Consider the following matrix:
$$ M=\begin{bmatrix} 3 & 1 & x \\ 2 & 0 & 1 \\ y & 4 & 1 \end{bmatrix}. $$
I want to find complex numbers $x$ and $y$ such that $M^{-1}$ exist and is a 2-band matrix.

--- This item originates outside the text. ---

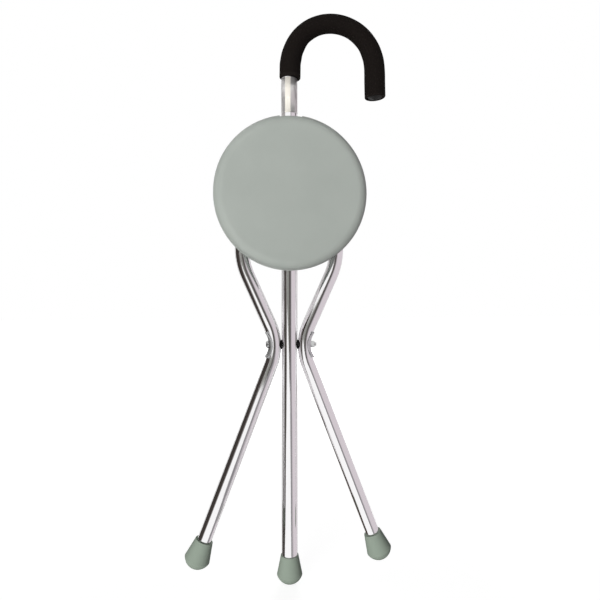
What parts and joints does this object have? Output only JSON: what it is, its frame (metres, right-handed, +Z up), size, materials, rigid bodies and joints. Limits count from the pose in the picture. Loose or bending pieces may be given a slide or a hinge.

I know that when the determinant for a square matrix is not equal to zero, the inverse for that matrix does exist. We observe that
$$ \det(M)\not=0 \iff \begin{vmatrix} 3 & 1 & x \\ 2 & 0 & 1 \\ y & 4 & 1 \end{vmatrix}\not=0 \iff 8x+y\not=14. \tag{1} $$
However, the inverse of matrix $M$ is (assuming (1)) equal to
$$ \dfrac{1}{8 x+y-14}\begin{bmatrix} -4 & 4 x-1 & 1\\ y-2 & 3-x y & 2 x-3\\ 8 & y-12 & -2 \end{bmatrix} $$
So, $M^{-1}$ is a 2-band matrix iff $$ y\not=2,12 \\ x\not=1/4,3/2 \tag{2}\\ xy\not=3 $$ and therefore we can conclude that $M^{-1}$ exist and is a 2-band matrix iff (1) and (2) holds.
My question is: Is this method correct? If so, what can we say about the uniqueness of the solution?
Edit:
a matrix $A$ is called a $k$-band matrix if $a_{ij}=0$ for $|i-j|>k$.